La naissance de l’État d’Israël, en 1948, enflamma l’imagination du jeune garçon né dans une famille sioniste jusqu’à l’amener à quitter la France. L’un de ses derniers articles reprend le fil toujours tendu du sionisme pour refuser le sionisme des pierres éternelles, le sionisme du sang et du sol incapable de se contenir dans les limites des frontières de la guerre d’Indépendance. Il est temps d’agir, dit-il, depuis toujours. Cette action passe par la nécessité d’un compromis. Telle sa position sur la politique israélienne. En ce qui concerne sa position en Israël, deux dates de l’année 2008 fournissent un rapprochement étourdissant. En juin 2008, il est lauréat du Prix d’Israël (la plus grande distinction du pays) pour ses travaux en sciences politiques. Trois mois plus tard, en septembre, le voici la cible d’un engin explosif qui explose devant chez lui et le blesse légèrement.
Israël rend nerveux. Rend nerveux ses habitants, ses voisins, le monde entier.

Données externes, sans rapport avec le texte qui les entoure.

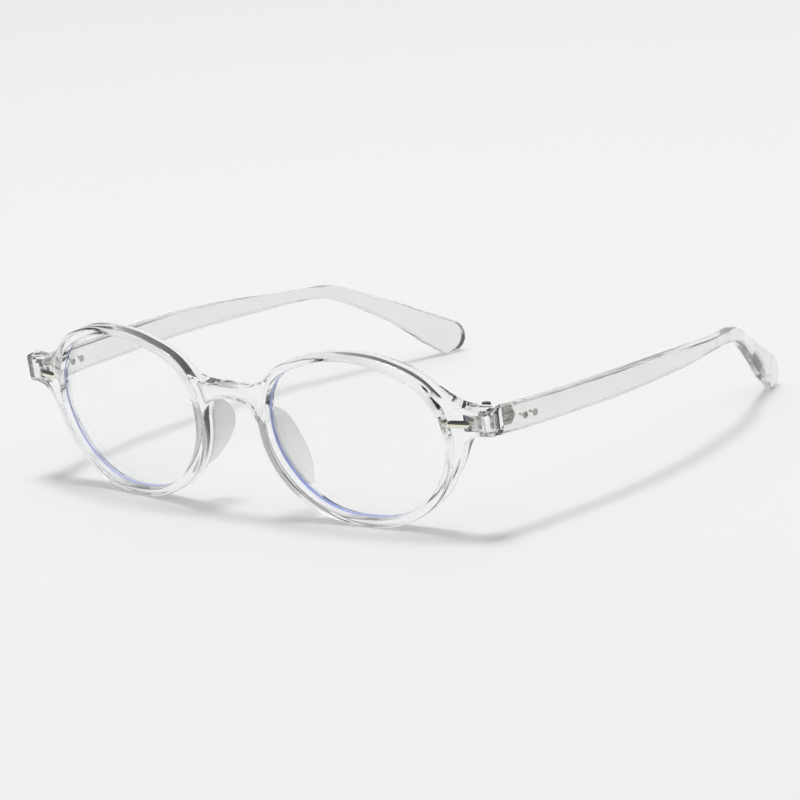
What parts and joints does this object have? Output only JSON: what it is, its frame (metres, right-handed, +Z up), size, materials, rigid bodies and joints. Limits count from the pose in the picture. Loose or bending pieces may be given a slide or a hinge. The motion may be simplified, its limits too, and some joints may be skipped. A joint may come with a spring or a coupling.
{
  "type": "eyeglasses",
  "caption": "Oval full-rim eyeglasses in clear plastic with clear lenses, fixed nose pads and folding temples on barrel hinges.",
  "frame": {"origin": "middle of the footprint of the open eyeglasses, on the surface they stand on", "axes": "+Z up, the front faces -Y, the temples run to +Y, +X is the wearer's left"},
  "size_m": [0.1482, 0.1528, 0.0429],
  "materials": {
    "clear_plastic": "polished, see-through",
    "lens": "polished, see-through",
    "pad": "milky, half see-through",
    "champagne_metal": "satin",
    "silver_metal": "satin",
    "dark_steel": "satin"
  },
  "bodies": {
    "front": {"front_frame": "clear_plastic", "lens_left": "lens", "lens_right": "lens", "nose_pad_left": "pad", "nose_pad_right": "pad", "trim_left": "champagne_metal", "trim_right": "champagne_metal", "hinge_front_leaf_left": "silver_metal", "hinge_front_leaf_right": "silver_metal", "hinge_screw_left": "dark_steel", "hinge_screw_right": "dark_steel"},
    "left_temple": {"temple_left": "clear_plastic", "hinge_temple_leaf_left": "silver_metal", "rivet_fore_left": "silver_metal", "rivet_aft_left": "silver_metal"},
    "right_temple": {"temple_right": "clear_plastic", "hinge_temple_leaf_right": "silver_metal", "rivet_fore_right": "silver_metal", "rivet_aft_right": "silver_metal"}
  },
  "joints": [
    {"name": "left_temple_fold", "type": "hinge", "parent": "front", "child": "left_temple", "pos_m": [0.0666, -0.06128, 0.0272], "axis": [0, 0.0349, 0.9994], "range_deg": [0, 82]},
    {"name": "right_temple_fold", "type": "hinge", "parent": "front", "child": "right_temple", "pos_m": [-0.0666, -0.06128, 0.0272], "axis": [0, -0.0349, -0.9994], "range_deg": [0, 71]}
  ]
}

L’Orient et l’Occident s’y rencontrent là où se rencontrent la raison raisonneuse et l’absence totale de raison, là où les frontières n’ont jamais été définies, pas tant à cause de ses ennemis que faute de consensus à l’intérieur même de la nation ; c’est une zone fractale qui prend à bras le corps la question que Sternhell se pose depuis toujours : qu’est-ce que c’est qu’une nation ?
V. Vendredi 15 avril 2011
À l’ombre des nations en pleurs
Nous terminons cette semaine passée en la compagnie de Zeev Sternhell autour d’une idée à laquelle il consacre, en 2006, Les Anti-Lumières, du XVIIIe siècle à la Guerre froide. Un livre somme, nourri par une érudition impressionnante, le point d’orgue de ses travaux. Il y revient sur cette idée qui le préoccupe depuis toujours : la recherche de la cellule souche du mal identitaire. L’œuf du serpent en quelque sorte, ce serpent qui déroule ses anneaux au XXe siècle.

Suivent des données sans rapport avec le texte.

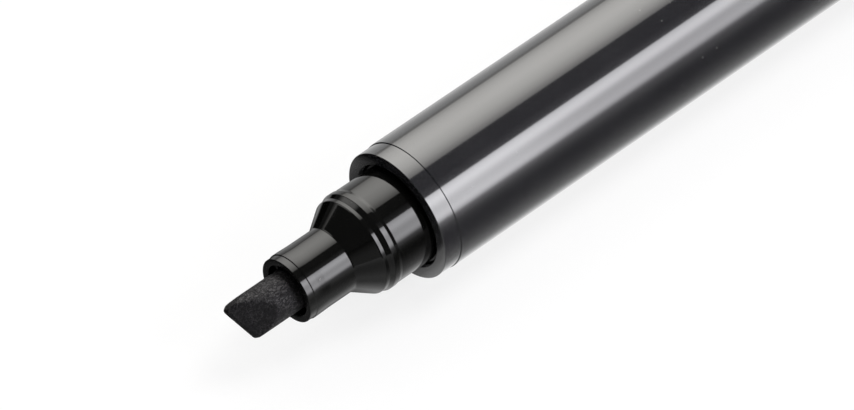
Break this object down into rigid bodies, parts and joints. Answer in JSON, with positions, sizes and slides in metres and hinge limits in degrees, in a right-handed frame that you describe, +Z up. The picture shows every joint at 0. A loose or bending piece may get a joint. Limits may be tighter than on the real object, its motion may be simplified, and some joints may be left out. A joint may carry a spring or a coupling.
{
  "type": "permanent marker",
  "caption": "Black permanent marker lying on its side, with a slanted chisel nib, stepped nozzle, straight round barrel and a clip cap posted on the tail.",
  "frame": {"origin": "on the table under the middle of the marker, which lies on its side", "axes": "+X along the marker from nib to tail, +Z up, the cap's clip low on the -Y side"},
  "size_m": [0.1554, 0.0176, 0.0155],
  "materials": {
    "barrel_plastic": "polished, very dark grey",
    "label_film": "glossy dark film, no print",
    "nozzle_plastic": "polished black",
    "nib_fibre": "pressed fibre soaked with black ink",
    "reservoir_fibre": "fibre bundle soaked with black ink",
    "reservoir_film": "clear film",
    "tail_plastic": "polished black",
    "cap_plastic": "polished black",
    "liner_plastic": "satin pale grey"
  },
  "bodies": {
    "marker": {"barrel": "barrel_plastic", "label_film": "label_film", "nozzle": "nozzle_plastic", "nib": "nib_fibre", "ink_reservoir": "reservoir_fibre", "reservoir_wrap": "reservoir_film", "tail_plug": "tail_plastic"},
    "cap": {"cap_shell": "cap_plastic", "cap_liner": "liner_plastic"}
  },
  "joints": [
    {"name": "cap_slide", "type": "slide", "parent": "marker", "child": "cap", "axis": [1, 0, 0], "range_m": [0, 0.03]}
  ]
}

Commençant par une recherche dans l’œuvre de Barrès, en France, il remonte au pré romantisme allemand qui fait de l’individu un animal organique lié à un sol, uni à ses compatriotes par les liens du sang. Ce culte de la terre et des morts recoupe une pathologie meurtrière. Le nationalisme intransigeant, identitaire, particulariste est un mal vagabond et voyageur, il a nourri les guerres européennes, il ravage les pays du Proche-Orient, il n’épargne pas Israël.

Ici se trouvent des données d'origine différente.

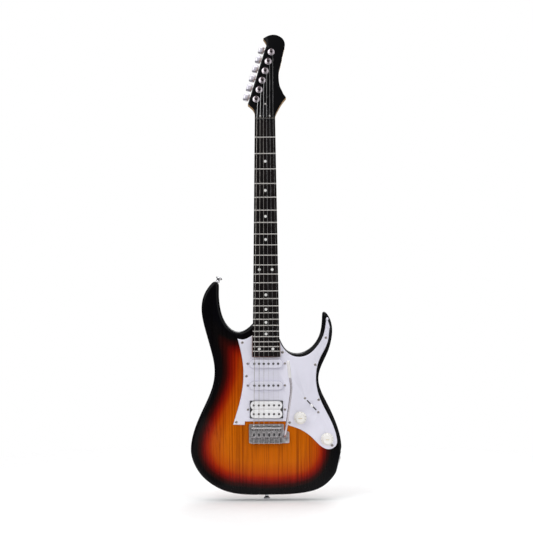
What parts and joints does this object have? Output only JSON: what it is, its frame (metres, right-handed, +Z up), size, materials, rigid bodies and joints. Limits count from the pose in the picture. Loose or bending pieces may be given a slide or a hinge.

Ce dernier épisode s’interroge sur la nature de la relation entre l’existence et l’œuvre de Zeev Sternhell. Enfant, il a été aussi un moment écarté de la société des hommes. Sous l’uniforme de l’armée d’Israël, il a combattu. Il dit et répète que le nationalisme divise les hommes. Il refuse l’idée de patrie fondée sur les liens du sang. On l’interroge sur ce qui les réunit. Quelle est la nature du lien social entre les hommes ? Ces appartenances nationales, les attachements à une collectivité, de quel ordre sont-elles ? Quelle est la source de la citoyenneté ? Juridique ? Contractuelle ? Celle d’une communauté volontaire de destin à laquelle on s’associe en homme libre ? Mais quelle est la place de la mémoire, de l’épaisseur de temps, dans cette citoyenneté ?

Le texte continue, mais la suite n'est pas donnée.